Member of the Zanzibar House of Representatives for Tumbatu
- Incumbent
- Assumed office 1995

Senior Advisor to the President for Political and Social Relations
- Incumbent
- Assumed office 13 June 2023 Serving with Rajab Omar Luhwavi, Abdallah Bulembo, William Lukuvi
- President: Samia Suluhu Hassan
- Preceded by: Office established

Personal details
- Born: 10 January 1960 (age 66) Unguja, Sultanate of Zanzibar
- Party: Chama Cha Mapinduzi

= Haji Kheir =

Tanzanian-Zanzibari politician

Haji Omar Kheir (born 10 January 1960) is a Tanzanian CCM politician and a member of the Zanzibar House of Representatives representing Tumbatu constituency in the Zanzibar House of Representatives since 1995. In June 2023 he was appointed by President Samia Suluhu Hassan to be an advisor to the President on (political and social relations) together with other three appointees.

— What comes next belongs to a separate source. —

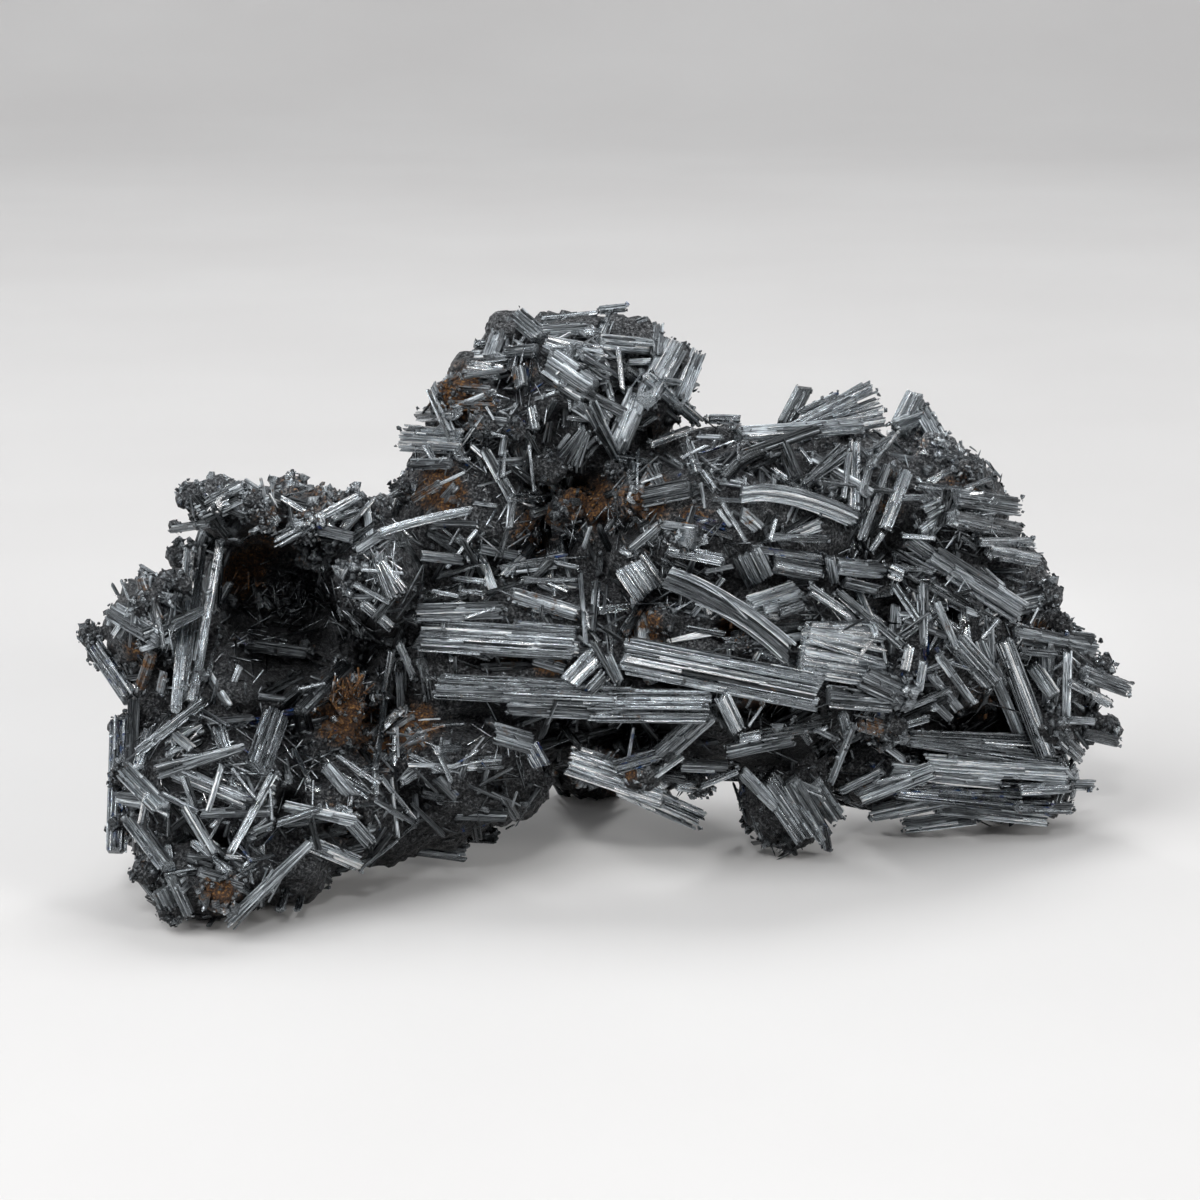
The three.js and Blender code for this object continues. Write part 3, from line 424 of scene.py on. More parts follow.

He has held various government ministry positions in Zanzibar, he was the Minister of State and Chairman of the Revolutionary Council of Zanzibar, State Minister in the President's Office (Public Service and Good Governance), Minister in the President's Office Regional Authorities and Special Departments, Minister in the President's office (Special Forces), Minister of State (Regional Administration and Local Government and SMZ Units).